# Data extract
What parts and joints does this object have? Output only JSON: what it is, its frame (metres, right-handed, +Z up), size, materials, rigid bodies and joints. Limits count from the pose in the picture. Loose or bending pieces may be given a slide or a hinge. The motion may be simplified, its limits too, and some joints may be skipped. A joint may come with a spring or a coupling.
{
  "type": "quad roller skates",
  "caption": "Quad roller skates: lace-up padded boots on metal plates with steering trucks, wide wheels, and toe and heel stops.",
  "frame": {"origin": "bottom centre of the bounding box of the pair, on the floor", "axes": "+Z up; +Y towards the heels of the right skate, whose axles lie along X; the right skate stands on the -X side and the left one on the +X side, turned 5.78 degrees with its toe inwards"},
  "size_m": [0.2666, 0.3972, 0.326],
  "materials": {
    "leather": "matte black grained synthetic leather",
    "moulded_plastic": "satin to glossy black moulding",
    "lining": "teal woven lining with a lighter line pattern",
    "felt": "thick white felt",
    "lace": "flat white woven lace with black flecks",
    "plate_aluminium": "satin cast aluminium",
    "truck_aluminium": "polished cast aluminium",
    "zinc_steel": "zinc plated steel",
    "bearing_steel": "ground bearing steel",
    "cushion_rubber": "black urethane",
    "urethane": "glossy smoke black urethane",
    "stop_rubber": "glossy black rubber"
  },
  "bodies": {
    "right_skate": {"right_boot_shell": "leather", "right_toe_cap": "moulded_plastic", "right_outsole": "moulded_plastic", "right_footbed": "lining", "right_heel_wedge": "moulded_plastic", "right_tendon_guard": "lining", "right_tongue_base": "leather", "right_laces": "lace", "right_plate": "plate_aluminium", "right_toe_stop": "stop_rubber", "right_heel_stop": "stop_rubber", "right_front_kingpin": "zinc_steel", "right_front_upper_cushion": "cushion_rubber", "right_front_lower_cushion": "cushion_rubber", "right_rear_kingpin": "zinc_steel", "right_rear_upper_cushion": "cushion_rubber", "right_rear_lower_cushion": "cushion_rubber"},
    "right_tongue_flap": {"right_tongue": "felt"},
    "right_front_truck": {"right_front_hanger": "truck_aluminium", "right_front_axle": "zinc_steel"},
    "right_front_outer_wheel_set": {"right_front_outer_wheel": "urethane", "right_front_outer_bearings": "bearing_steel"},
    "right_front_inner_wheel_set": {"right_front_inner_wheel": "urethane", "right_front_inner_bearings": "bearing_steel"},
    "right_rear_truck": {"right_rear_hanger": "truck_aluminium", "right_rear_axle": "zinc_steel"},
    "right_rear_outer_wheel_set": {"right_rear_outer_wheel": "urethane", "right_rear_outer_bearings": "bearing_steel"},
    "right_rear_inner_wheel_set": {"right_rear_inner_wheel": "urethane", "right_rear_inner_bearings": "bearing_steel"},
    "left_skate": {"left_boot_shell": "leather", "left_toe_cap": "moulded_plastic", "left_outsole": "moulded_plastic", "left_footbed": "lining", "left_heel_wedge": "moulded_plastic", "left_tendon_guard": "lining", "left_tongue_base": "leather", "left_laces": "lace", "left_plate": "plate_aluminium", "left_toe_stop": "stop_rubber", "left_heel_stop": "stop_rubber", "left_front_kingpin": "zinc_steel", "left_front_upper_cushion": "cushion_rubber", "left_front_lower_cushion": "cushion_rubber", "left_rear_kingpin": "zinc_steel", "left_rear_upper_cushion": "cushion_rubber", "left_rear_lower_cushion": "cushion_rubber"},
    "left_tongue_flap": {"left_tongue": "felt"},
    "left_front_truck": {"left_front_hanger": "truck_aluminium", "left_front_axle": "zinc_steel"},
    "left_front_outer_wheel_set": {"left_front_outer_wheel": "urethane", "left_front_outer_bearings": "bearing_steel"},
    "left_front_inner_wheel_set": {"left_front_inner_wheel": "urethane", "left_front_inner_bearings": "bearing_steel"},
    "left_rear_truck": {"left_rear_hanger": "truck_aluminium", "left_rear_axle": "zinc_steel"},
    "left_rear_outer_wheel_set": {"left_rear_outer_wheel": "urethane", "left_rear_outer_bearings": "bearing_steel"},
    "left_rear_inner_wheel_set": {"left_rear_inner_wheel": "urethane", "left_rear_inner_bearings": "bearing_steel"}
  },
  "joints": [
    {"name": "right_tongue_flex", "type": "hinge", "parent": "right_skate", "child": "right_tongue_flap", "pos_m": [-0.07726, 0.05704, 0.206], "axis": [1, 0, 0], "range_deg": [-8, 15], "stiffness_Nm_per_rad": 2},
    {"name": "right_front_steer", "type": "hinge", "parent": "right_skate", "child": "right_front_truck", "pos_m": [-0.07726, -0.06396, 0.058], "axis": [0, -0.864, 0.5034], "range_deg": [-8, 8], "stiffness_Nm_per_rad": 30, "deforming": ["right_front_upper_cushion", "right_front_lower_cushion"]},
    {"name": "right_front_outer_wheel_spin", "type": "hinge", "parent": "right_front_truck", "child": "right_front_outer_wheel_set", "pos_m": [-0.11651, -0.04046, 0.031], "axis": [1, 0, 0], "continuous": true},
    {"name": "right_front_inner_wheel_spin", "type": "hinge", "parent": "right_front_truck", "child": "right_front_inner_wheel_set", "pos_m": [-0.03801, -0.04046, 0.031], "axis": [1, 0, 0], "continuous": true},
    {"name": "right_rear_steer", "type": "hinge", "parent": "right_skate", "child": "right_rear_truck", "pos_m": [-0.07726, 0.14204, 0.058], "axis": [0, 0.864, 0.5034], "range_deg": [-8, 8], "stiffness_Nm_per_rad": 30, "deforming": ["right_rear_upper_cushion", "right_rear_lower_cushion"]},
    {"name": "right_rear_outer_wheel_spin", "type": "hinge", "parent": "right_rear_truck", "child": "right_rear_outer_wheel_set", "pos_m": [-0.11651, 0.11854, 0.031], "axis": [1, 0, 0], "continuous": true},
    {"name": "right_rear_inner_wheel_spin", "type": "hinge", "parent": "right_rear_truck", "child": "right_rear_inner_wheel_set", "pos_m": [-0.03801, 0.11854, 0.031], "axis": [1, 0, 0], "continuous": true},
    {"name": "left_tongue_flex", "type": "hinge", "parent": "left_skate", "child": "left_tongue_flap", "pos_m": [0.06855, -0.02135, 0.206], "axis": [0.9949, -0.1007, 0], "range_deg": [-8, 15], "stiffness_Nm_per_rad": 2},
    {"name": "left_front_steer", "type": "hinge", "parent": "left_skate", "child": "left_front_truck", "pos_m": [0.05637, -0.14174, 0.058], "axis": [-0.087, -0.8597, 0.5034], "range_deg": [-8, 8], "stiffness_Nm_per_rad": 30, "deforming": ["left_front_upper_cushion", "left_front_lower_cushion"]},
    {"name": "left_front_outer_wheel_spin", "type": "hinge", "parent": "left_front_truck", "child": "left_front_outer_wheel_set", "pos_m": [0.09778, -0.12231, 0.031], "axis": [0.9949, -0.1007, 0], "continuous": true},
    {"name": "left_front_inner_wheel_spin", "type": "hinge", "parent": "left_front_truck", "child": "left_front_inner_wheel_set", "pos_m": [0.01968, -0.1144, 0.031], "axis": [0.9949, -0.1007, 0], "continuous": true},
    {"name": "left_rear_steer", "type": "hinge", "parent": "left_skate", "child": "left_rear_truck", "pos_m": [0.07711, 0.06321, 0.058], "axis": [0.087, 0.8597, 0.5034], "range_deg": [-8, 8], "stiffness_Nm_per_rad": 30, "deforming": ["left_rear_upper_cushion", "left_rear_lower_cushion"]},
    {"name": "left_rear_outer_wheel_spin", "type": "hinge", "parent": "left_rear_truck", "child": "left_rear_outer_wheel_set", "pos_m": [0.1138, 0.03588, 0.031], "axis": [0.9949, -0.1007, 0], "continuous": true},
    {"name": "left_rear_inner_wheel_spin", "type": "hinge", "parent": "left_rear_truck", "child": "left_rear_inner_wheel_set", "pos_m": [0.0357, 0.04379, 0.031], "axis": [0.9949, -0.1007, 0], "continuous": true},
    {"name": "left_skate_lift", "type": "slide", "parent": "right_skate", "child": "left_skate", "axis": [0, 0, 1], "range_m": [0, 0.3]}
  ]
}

# What needs to be done
The answer is a single number: how many lines include the word "frame"?

# Exercise solution
2